(begin)

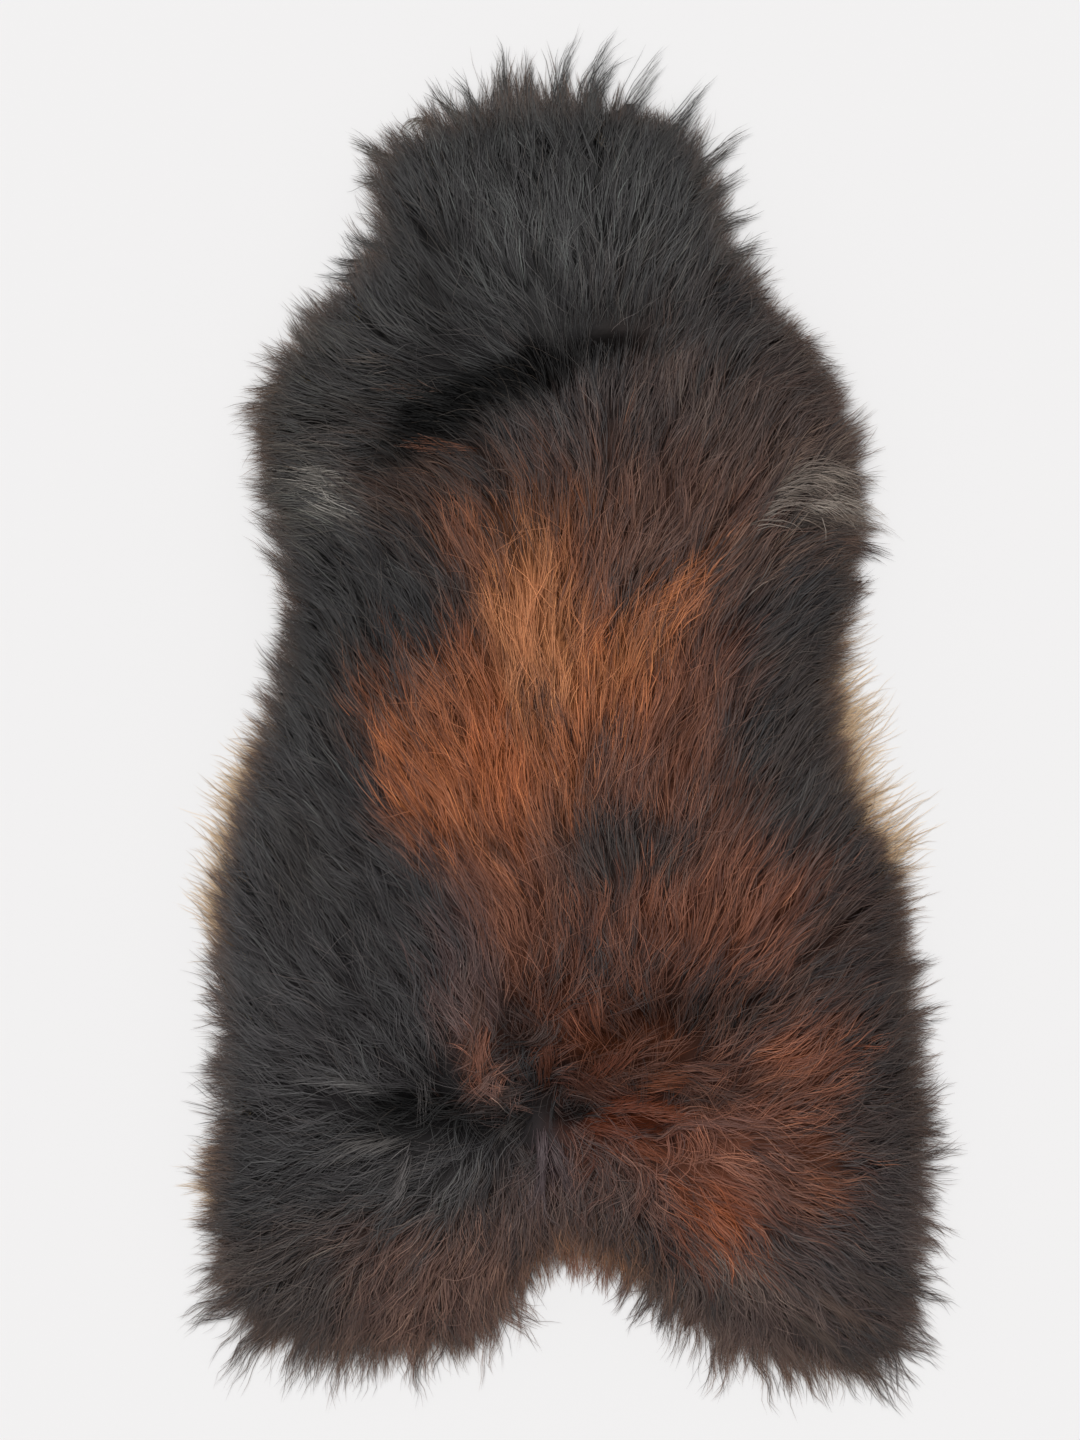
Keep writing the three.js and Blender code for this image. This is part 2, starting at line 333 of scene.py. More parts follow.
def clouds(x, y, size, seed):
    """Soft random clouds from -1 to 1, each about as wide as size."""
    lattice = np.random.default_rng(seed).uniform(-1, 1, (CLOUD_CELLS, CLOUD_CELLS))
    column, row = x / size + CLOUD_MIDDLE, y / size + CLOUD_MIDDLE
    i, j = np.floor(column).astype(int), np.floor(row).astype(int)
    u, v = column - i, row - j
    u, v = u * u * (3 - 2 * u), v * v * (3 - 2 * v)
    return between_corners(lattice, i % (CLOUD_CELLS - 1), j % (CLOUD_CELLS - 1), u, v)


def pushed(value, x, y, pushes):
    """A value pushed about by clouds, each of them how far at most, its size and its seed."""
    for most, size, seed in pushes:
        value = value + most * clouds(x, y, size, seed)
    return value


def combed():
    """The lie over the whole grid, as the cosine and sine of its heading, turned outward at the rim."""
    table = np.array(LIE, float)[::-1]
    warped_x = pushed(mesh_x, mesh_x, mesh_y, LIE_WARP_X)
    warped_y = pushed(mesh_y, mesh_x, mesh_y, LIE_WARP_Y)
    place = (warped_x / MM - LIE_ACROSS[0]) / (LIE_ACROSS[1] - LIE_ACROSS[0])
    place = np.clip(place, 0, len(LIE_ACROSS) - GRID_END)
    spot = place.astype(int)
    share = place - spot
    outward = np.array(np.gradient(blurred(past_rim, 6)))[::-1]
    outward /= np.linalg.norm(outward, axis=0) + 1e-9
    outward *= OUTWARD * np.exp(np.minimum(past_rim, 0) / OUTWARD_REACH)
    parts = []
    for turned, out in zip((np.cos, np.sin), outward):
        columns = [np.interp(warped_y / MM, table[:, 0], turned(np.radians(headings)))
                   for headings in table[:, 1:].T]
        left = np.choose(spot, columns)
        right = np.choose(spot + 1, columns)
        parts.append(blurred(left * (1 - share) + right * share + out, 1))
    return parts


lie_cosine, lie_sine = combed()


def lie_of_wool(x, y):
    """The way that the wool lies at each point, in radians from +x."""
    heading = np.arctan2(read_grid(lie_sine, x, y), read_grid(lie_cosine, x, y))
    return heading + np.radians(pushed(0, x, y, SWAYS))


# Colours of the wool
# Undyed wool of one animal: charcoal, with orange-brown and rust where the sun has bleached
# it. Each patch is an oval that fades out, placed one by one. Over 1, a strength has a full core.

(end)

* Exercise prompt:
Starting at the first line of the data above, please restate word for word every line up to and including the one that holds "return between_corners(lattice, i", and add nothing else.

* Problem solution:
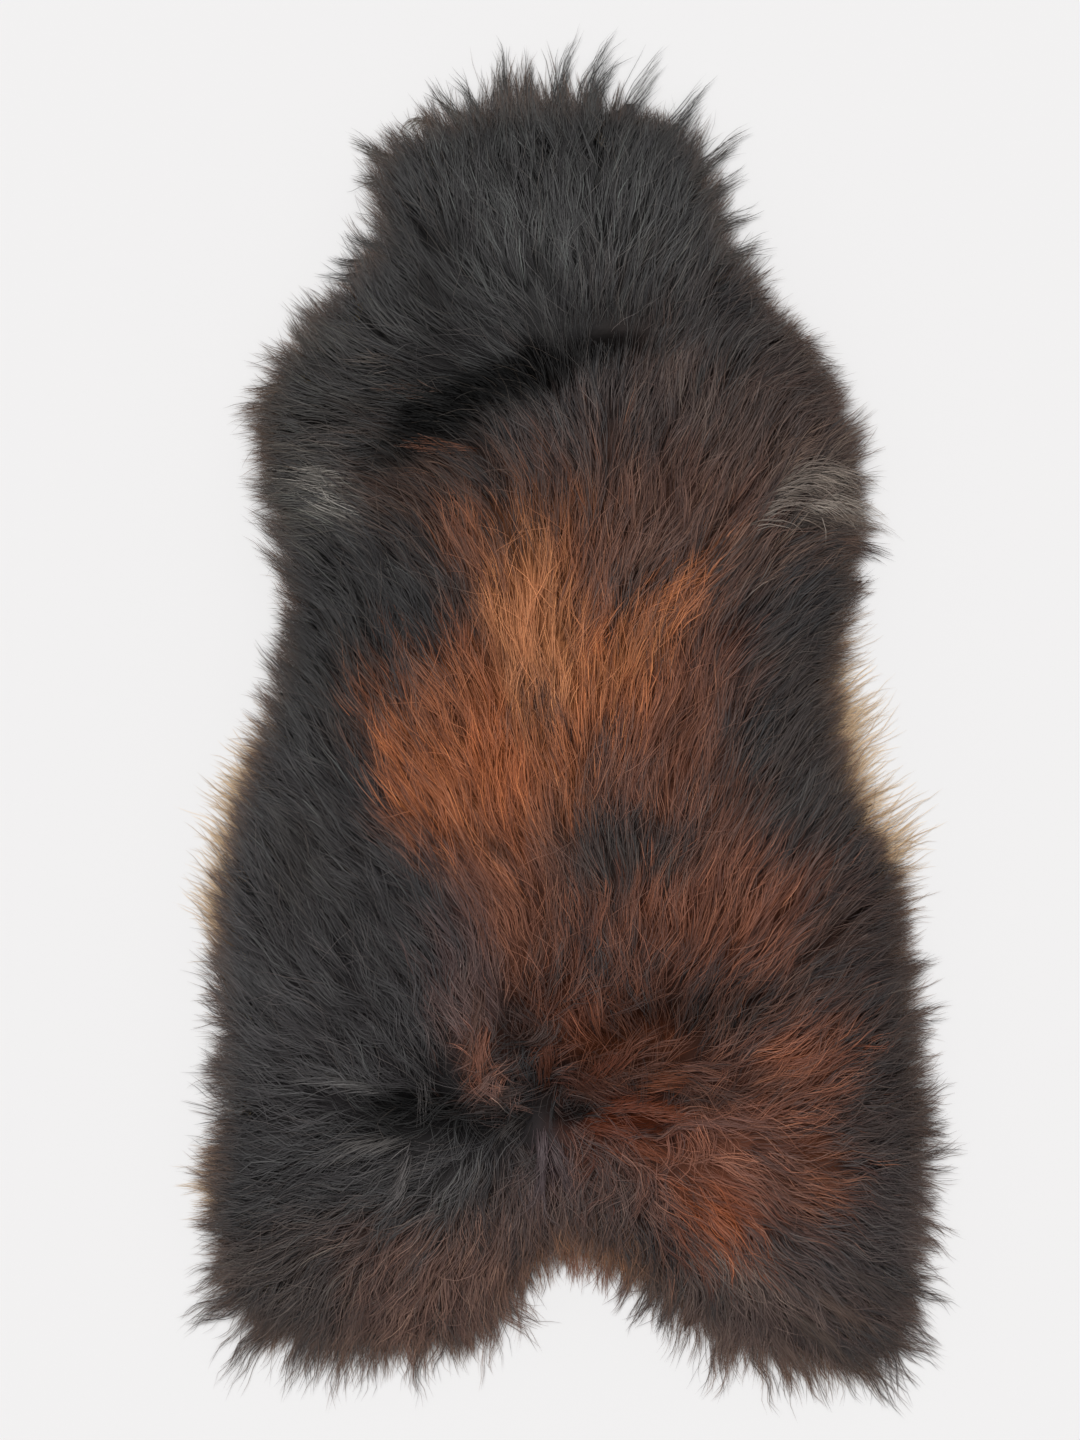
Keep writing the three.js and Blender code for this image. This is part 2, starting at line 333 of scene.py. More parts follow.
def clouds(x, y, size, seed):
    """Soft random clouds from -1 to 1, each about as wide as size."""
    lattice = np.random.default_rng(seed).uniform(-1, 1, (CLOUD_CELLS, CLOUD_CELLS))
    column, row = x / size + CLOUD_MIDDLE, y / size + CLOUD_MIDDLE
    i, j = np.floor(column).astype(int), np.floor(row).astype(int)
    u, v = column - i, row - j
    u, v = u * u * (3 - 2 * u), v * v * (3 - 2 * v)
    return between_corners(lattice, i % (CLOUD_CELLS - 1), j % (CLOUD_CELLS - 1), u, v)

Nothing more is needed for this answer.